The thing is, my parents do not talk. At all. They live in the same town but it is as though they exist in different worlds. I won't go into more details, because really, it is not my story. It is theirs. My story is how it affects me though. And even though I am now almost 31, having parents who do not speak is…well, I think you can probably imagine without me going into it. It fractures you a bit. When your parents don't speak and seem to hate one another; it fractures you. No matter your age. And it is a fracture that never really heals.

I was not able to attend the family time due to ArtFest, but my dad asked me if I would still come in April to attend the next three-day family session. My brother and Anne had attended the first family session and encouraged me to go. Hearing my brother say, "Liz, I think you have to do it" was what prompted me to agree to it. And, even though I tried not to let on to my dad too much, I so didn't want to go.
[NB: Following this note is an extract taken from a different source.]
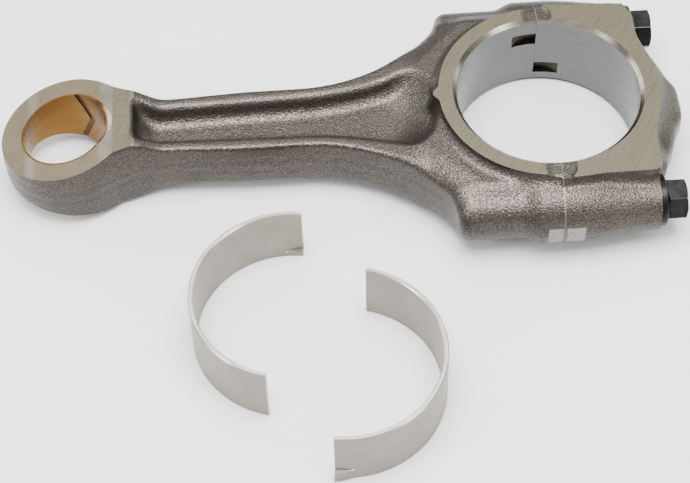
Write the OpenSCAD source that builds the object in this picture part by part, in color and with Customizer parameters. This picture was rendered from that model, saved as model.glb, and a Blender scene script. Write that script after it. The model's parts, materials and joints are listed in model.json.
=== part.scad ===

But, I also realized that this was probably going to be the only time I would be able to sit in a room with my father and a counselor and say what I wanted and needed to say to at least one of my parents.

But for weeks, I balanced the thought of flying back to the midwest and all that was coming up for me with a need to get lost in pink buttons and fabric and other stuff.

I want to share some of my experience last month when I did get to talk with my dad, but I am going to save that for another post. I think I have shared enough for now (big deep breath). Thinking about all this is exhausting. I have had insomnia for several nights now and I think that has more to do with my mind being excited about my upcoming etsy shop and all that I am creating and hope to create. But, how this all has shifted things is taking up a lot of mental space too.

Thank you for being out there and for stopping by to spend this time with me and reading my words.